### Your objective
Keep to the lines between the one holding "# Return spring" and the one holding "shown = obj.evaluated_get(depsgraph)", inclusive, and write them out exactly.

==============================

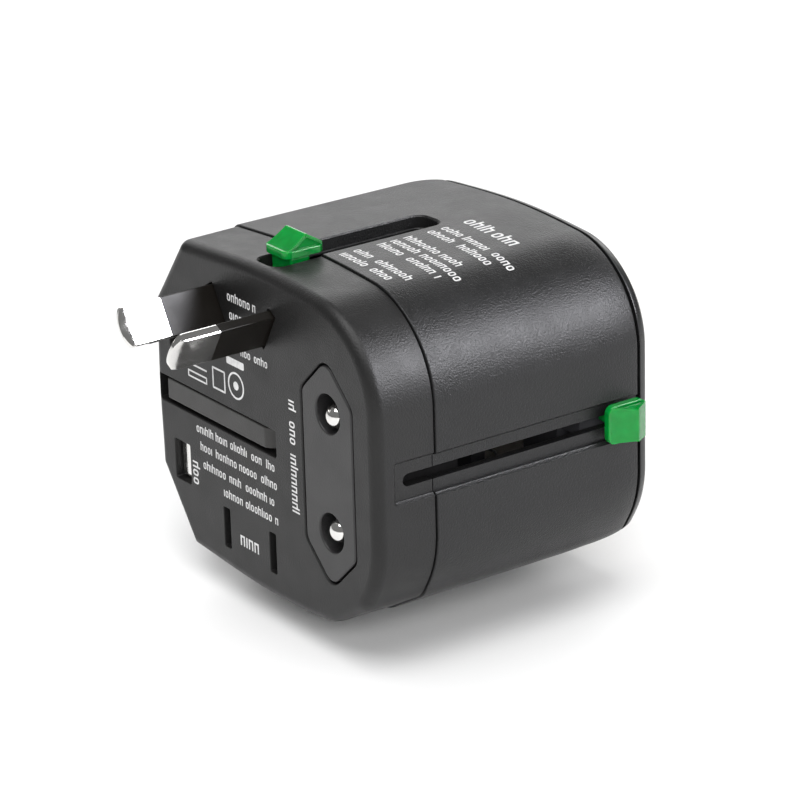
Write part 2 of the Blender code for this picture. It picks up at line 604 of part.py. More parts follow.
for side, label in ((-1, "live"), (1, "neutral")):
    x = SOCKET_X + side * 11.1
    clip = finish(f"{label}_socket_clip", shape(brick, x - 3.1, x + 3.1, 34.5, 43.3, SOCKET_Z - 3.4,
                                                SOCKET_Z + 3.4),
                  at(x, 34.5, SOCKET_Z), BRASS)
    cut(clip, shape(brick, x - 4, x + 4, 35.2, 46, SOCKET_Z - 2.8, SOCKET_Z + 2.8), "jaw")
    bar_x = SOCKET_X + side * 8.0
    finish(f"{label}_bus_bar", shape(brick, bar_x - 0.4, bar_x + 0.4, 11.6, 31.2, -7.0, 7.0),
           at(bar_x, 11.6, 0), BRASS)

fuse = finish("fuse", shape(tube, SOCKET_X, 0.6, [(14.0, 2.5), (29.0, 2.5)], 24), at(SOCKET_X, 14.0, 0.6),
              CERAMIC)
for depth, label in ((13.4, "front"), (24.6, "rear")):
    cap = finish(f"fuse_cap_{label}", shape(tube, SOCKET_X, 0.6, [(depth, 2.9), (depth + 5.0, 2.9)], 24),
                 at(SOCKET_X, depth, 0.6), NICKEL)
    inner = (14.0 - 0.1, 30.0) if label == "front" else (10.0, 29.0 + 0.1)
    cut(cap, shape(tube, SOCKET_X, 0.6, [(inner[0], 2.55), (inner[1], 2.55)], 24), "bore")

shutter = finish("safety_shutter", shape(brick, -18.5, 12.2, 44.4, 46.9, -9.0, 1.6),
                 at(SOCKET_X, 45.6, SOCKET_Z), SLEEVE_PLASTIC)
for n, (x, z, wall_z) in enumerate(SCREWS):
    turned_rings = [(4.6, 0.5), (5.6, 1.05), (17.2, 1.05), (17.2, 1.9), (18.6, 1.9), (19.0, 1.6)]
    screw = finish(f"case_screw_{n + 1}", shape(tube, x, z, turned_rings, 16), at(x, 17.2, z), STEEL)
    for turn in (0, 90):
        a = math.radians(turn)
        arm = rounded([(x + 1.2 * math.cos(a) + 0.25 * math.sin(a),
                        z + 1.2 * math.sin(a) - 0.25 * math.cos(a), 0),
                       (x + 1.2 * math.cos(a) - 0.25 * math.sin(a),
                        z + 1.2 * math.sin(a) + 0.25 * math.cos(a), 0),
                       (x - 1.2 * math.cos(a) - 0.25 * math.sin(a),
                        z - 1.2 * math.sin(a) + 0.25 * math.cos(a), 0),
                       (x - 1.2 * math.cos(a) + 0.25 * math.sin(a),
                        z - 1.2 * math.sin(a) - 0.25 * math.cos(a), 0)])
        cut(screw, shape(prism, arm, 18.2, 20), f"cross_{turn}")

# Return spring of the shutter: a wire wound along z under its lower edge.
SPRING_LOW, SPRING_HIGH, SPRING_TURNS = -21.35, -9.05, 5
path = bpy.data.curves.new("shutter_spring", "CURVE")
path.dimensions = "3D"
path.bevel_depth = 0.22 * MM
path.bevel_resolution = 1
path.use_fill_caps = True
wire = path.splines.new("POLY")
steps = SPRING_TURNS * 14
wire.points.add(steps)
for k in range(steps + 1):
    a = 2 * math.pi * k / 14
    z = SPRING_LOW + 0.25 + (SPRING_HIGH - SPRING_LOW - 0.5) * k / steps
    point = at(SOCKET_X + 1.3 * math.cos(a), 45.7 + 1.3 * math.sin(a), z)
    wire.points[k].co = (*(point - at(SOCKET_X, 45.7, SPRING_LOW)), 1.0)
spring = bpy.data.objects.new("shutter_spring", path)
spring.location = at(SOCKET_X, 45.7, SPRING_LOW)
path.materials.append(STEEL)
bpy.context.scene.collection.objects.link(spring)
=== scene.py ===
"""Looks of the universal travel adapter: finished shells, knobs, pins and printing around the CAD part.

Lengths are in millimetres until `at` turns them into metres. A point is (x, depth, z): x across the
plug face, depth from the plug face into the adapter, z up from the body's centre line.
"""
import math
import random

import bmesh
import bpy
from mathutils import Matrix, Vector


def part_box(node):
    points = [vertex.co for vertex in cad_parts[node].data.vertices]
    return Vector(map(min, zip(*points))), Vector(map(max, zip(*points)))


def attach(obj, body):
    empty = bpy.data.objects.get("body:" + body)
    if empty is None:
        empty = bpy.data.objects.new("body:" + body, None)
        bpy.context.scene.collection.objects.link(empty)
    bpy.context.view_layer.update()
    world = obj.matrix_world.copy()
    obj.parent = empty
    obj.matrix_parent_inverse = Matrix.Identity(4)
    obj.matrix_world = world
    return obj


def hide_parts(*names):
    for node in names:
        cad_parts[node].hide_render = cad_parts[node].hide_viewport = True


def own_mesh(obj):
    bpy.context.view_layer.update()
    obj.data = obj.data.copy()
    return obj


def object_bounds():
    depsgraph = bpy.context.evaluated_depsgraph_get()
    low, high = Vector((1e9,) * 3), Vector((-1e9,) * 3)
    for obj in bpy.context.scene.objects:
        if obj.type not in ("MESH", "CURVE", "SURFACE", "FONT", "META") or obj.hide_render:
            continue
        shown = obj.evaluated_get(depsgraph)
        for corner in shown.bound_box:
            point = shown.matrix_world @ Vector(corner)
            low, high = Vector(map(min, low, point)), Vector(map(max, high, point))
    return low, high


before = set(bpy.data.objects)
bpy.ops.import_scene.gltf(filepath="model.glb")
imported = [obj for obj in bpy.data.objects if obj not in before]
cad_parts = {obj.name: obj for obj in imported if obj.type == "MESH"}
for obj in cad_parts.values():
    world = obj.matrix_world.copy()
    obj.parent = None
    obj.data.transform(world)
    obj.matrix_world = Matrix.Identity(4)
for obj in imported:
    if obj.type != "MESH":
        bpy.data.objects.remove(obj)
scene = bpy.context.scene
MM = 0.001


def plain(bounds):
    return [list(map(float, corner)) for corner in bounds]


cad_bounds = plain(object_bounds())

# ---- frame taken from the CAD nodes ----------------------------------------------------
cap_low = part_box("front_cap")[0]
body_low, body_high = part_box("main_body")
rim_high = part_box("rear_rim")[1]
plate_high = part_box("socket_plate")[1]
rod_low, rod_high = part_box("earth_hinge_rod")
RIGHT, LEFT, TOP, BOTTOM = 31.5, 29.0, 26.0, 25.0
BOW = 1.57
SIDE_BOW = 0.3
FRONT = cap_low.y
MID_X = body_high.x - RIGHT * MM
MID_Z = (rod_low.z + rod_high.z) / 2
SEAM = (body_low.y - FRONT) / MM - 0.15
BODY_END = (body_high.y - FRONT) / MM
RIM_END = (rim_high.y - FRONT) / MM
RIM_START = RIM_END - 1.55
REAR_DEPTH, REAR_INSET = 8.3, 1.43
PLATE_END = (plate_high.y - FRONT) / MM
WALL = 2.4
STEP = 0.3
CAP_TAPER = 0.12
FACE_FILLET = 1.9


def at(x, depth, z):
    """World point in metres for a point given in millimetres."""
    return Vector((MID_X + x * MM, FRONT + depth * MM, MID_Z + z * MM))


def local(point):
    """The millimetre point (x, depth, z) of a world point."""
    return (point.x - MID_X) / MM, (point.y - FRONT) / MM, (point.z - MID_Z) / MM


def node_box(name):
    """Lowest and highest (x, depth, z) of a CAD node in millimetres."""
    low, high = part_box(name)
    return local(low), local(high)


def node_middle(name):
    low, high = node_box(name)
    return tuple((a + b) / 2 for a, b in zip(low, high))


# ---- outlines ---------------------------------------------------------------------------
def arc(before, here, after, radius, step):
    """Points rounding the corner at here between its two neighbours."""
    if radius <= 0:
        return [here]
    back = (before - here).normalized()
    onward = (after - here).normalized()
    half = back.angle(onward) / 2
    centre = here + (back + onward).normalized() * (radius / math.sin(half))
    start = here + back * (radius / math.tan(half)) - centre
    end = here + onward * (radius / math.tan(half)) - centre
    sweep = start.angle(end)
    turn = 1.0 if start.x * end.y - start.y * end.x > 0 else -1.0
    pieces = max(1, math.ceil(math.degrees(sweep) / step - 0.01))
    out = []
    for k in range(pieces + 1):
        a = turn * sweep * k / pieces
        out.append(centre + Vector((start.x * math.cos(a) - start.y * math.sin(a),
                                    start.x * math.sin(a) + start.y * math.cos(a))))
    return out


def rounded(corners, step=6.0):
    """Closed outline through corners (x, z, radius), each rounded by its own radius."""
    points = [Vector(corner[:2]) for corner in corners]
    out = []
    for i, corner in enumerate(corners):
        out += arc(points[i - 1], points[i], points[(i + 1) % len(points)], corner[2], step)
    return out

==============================

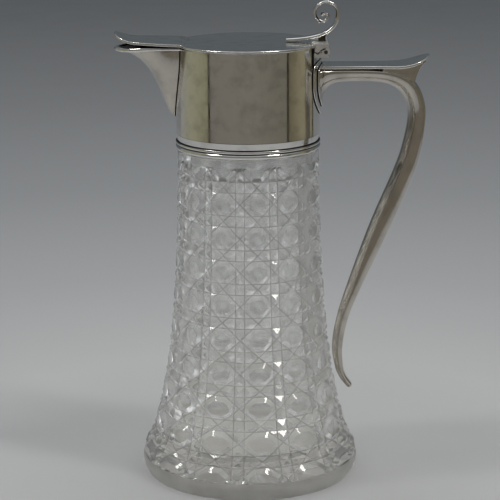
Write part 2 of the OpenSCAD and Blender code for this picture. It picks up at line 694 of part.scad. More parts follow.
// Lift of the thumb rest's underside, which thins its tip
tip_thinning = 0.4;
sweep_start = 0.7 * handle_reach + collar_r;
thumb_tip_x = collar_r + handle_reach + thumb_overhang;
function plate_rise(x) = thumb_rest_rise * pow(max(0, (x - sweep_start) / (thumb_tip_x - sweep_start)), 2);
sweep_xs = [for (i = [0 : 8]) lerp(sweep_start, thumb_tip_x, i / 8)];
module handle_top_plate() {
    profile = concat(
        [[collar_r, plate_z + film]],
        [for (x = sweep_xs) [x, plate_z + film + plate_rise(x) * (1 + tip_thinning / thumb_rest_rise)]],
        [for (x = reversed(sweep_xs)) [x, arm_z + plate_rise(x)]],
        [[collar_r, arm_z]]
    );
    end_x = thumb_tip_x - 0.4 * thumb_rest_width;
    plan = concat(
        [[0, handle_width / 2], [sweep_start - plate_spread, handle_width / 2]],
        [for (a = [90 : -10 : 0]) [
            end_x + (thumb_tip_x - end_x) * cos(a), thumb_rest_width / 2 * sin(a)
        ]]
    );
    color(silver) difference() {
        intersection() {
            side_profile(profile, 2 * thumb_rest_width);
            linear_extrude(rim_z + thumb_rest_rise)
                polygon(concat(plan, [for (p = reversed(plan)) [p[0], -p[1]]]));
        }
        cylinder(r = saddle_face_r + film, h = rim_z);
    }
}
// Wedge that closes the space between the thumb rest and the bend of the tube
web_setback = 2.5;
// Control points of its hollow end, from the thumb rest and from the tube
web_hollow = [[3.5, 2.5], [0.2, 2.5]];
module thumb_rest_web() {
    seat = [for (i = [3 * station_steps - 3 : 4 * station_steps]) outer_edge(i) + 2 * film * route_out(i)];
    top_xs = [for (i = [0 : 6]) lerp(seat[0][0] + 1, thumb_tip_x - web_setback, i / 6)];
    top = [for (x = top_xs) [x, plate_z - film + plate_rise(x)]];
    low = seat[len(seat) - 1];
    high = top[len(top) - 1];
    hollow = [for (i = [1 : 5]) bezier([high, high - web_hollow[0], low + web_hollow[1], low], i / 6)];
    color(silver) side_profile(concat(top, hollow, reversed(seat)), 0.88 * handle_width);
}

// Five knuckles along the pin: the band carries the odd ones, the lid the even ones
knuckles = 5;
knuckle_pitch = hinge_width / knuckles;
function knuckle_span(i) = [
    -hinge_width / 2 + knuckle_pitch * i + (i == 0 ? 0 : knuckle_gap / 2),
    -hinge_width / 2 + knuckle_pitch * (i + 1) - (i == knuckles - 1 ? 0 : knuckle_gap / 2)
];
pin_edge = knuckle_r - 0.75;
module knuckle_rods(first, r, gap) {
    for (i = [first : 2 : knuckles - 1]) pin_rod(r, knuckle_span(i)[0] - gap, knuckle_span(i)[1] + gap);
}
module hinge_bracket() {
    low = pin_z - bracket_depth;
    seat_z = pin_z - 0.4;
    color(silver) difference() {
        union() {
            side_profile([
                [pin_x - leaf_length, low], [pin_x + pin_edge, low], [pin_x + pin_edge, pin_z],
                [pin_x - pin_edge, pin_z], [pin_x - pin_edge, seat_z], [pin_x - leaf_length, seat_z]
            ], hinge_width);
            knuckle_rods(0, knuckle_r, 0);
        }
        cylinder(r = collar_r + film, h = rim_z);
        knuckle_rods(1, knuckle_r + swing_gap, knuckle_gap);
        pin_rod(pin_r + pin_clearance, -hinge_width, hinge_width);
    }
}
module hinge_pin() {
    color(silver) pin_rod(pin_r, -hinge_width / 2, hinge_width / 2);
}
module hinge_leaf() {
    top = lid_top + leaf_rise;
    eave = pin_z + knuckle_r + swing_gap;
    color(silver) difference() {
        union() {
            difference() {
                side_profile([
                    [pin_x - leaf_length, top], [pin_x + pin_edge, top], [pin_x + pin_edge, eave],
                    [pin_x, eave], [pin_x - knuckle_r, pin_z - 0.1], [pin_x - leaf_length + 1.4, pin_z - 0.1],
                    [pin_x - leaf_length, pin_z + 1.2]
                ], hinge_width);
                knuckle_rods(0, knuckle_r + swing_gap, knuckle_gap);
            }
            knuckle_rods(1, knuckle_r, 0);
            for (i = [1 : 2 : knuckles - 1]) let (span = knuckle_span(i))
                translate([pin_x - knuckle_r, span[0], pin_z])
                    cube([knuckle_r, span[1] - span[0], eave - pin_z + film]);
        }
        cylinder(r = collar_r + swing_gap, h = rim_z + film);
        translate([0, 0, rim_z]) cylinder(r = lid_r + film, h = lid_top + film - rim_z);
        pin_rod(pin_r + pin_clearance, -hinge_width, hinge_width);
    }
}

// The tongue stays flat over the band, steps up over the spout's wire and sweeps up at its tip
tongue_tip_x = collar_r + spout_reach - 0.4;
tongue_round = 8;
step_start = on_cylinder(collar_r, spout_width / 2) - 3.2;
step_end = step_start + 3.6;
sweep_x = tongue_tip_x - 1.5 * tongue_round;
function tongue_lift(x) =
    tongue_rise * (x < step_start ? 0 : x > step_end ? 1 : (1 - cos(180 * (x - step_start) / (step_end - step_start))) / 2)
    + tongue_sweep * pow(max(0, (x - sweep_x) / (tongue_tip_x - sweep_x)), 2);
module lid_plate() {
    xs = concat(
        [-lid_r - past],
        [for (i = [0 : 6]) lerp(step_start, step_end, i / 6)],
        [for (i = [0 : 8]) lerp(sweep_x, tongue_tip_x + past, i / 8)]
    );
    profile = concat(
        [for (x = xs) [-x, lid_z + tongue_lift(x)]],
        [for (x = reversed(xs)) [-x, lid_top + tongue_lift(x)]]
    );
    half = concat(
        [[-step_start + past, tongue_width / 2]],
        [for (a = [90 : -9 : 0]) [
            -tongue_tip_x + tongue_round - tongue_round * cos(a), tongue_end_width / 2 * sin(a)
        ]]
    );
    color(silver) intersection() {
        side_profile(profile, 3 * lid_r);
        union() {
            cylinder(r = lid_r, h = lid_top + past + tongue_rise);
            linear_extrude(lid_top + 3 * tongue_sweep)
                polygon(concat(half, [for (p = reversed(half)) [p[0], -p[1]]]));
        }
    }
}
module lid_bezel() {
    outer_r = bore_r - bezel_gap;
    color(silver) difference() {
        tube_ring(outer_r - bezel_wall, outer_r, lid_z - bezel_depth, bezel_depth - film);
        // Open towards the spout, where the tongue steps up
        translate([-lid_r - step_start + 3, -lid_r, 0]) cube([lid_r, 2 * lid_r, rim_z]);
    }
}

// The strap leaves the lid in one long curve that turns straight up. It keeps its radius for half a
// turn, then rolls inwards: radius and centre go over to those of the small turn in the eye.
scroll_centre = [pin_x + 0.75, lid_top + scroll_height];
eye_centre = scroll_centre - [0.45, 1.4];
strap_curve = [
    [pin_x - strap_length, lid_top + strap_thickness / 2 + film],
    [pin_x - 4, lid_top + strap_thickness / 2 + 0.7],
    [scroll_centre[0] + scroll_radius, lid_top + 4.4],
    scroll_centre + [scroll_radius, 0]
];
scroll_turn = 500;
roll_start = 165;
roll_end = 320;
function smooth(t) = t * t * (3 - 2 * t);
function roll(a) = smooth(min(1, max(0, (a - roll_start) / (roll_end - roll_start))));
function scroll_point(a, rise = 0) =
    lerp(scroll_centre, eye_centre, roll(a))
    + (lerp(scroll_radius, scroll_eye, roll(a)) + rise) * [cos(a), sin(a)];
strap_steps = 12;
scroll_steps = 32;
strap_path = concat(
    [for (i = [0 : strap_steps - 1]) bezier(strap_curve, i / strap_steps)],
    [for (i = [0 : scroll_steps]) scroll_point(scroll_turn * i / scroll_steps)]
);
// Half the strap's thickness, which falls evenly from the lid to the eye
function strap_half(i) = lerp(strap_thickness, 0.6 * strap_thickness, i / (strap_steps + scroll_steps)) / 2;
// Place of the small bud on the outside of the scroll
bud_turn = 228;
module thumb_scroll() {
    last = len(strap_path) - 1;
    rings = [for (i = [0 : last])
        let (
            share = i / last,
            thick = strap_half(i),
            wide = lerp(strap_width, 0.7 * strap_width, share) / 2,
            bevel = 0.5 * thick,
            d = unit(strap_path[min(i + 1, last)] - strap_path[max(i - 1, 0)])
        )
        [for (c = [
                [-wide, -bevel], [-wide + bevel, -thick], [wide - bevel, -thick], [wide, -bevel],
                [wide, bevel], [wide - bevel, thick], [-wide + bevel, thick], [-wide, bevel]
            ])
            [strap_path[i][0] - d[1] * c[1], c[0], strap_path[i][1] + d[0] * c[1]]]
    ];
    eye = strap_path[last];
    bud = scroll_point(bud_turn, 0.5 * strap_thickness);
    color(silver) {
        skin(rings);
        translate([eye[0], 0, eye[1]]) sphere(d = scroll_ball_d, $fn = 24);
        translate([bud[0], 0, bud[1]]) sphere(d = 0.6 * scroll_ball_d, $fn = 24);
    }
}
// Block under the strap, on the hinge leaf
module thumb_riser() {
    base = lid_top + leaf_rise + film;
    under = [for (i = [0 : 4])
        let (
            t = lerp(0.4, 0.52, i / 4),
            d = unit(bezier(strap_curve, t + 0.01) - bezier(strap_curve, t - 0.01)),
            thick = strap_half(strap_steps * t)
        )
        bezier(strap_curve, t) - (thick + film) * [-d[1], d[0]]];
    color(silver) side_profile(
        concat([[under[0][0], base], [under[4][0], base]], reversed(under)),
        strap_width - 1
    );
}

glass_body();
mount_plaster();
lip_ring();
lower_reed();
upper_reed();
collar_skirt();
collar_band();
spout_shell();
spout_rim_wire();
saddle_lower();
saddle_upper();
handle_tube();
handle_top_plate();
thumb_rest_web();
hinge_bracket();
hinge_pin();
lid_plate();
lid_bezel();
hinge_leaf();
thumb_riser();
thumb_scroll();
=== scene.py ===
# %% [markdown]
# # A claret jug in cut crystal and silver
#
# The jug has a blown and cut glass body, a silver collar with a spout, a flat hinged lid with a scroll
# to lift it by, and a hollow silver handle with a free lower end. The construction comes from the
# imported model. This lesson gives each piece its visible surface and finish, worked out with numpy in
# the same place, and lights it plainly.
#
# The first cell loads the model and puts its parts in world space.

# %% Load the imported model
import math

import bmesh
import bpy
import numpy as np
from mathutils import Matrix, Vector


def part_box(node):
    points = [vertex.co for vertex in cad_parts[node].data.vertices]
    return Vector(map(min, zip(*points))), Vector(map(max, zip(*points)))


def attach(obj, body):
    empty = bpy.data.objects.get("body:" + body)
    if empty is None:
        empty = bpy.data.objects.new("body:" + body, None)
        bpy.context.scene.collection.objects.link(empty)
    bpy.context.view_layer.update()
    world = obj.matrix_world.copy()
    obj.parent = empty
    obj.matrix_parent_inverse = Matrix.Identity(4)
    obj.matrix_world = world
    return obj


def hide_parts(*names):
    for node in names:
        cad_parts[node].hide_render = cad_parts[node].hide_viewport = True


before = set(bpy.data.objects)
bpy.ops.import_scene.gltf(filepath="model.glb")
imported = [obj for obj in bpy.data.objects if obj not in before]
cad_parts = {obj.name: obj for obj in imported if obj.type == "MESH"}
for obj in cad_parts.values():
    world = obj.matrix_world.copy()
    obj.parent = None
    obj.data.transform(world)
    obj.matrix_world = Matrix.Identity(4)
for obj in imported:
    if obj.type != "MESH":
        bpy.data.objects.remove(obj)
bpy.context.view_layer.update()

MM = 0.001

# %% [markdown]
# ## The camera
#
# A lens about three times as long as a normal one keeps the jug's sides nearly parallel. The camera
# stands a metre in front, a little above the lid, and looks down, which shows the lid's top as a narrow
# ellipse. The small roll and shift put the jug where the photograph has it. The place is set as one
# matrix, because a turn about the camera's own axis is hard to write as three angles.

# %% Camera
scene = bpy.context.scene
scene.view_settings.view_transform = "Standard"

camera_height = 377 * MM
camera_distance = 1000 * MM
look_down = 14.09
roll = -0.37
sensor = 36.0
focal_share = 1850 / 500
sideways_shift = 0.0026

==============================

### Solution to this task
# Return spring of the shutter: a wire wound along z under its lower edge.
SPRING_LOW, SPRING_HIGH, SPRING_TURNS = -21.35, -9.05, 5
path = bpy.data.curves.new("shutter_spring", "CURVE")
path.dimensions = "3D"
path.bevel_depth = 0.22 * MM
path.bevel_resolution = 1
path.use_fill_caps = True
wire = path.splines.new("POLY")
steps = SPRING_TURNS * 14
wire.points.add(steps)
for k in range(steps + 1):
    a = 2 * math.pi * k / 14
    z = SPRING_LOW + 0.25 + (SPRING_HIGH - SPRING_LOW - 0.5) * k / steps
    point = at(SOCKET_X + 1.3 * math.cos(a), 45.7 + 1.3 * math.sin(a), z)
    wire.points[k].co = (*(point - at(SOCKET_X, 45.7, SPRING_LOW)), 1.0)
spring = bpy.data.objects.new("shutter_spring", path)
spring.location = at(SOCKET_X, 45.7, SPRING_LOW)
path.materials.append(STEEL)
bpy.context.scene.collection.objects.link(spring)
=== scene.py ===
"""Looks of the universal travel adapter: finished shells, knobs, pins and printing around the CAD part.

Lengths are in millimetres until `at` turns them into metres. A point is (x, depth, z): x across the
plug face, depth from the plug face into the adapter, z up from the body's centre line.
"""
import math
import random

import bmesh
import bpy
from mathutils import Matrix, Vector


def part_box(node):
    points = [vertex.co for vertex in cad_parts[node].data.vertices]
    return Vector(map(min, zip(*points))), Vector(map(max, zip(*points)))


def attach(obj, body):
    empty = bpy.data.objects.get("body:" + body)
    if empty is None:
        empty = bpy.data.objects.new("body:" + body, None)
        bpy.context.scene.collection.objects.link(empty)
    bpy.context.view_layer.update()
    world = obj.matrix_world.copy()
    obj.parent = empty
    obj.matrix_parent_inverse = Matrix.Identity(4)
    obj.matrix_world = world
    return obj


def hide_parts(*names):
    for node in names:
        cad_parts[node].hide_render = cad_parts[node].hide_viewport = True


def own_mesh(obj):
    bpy.context.view_layer.update()
    obj.data = obj.data.copy()
    return obj


def object_bounds():
    depsgraph = bpy.context.evaluated_depsgraph_get()
    low, high = Vector((1e9,) * 3), Vector((-1e9,) * 3)
    for obj in bpy.context.scene.objects:
        if obj.type not in ("MESH", "CURVE", "SURFACE", "FONT", "META") or obj.hide_render:
            continue
        shown = obj.evaluated_get(depsgraph)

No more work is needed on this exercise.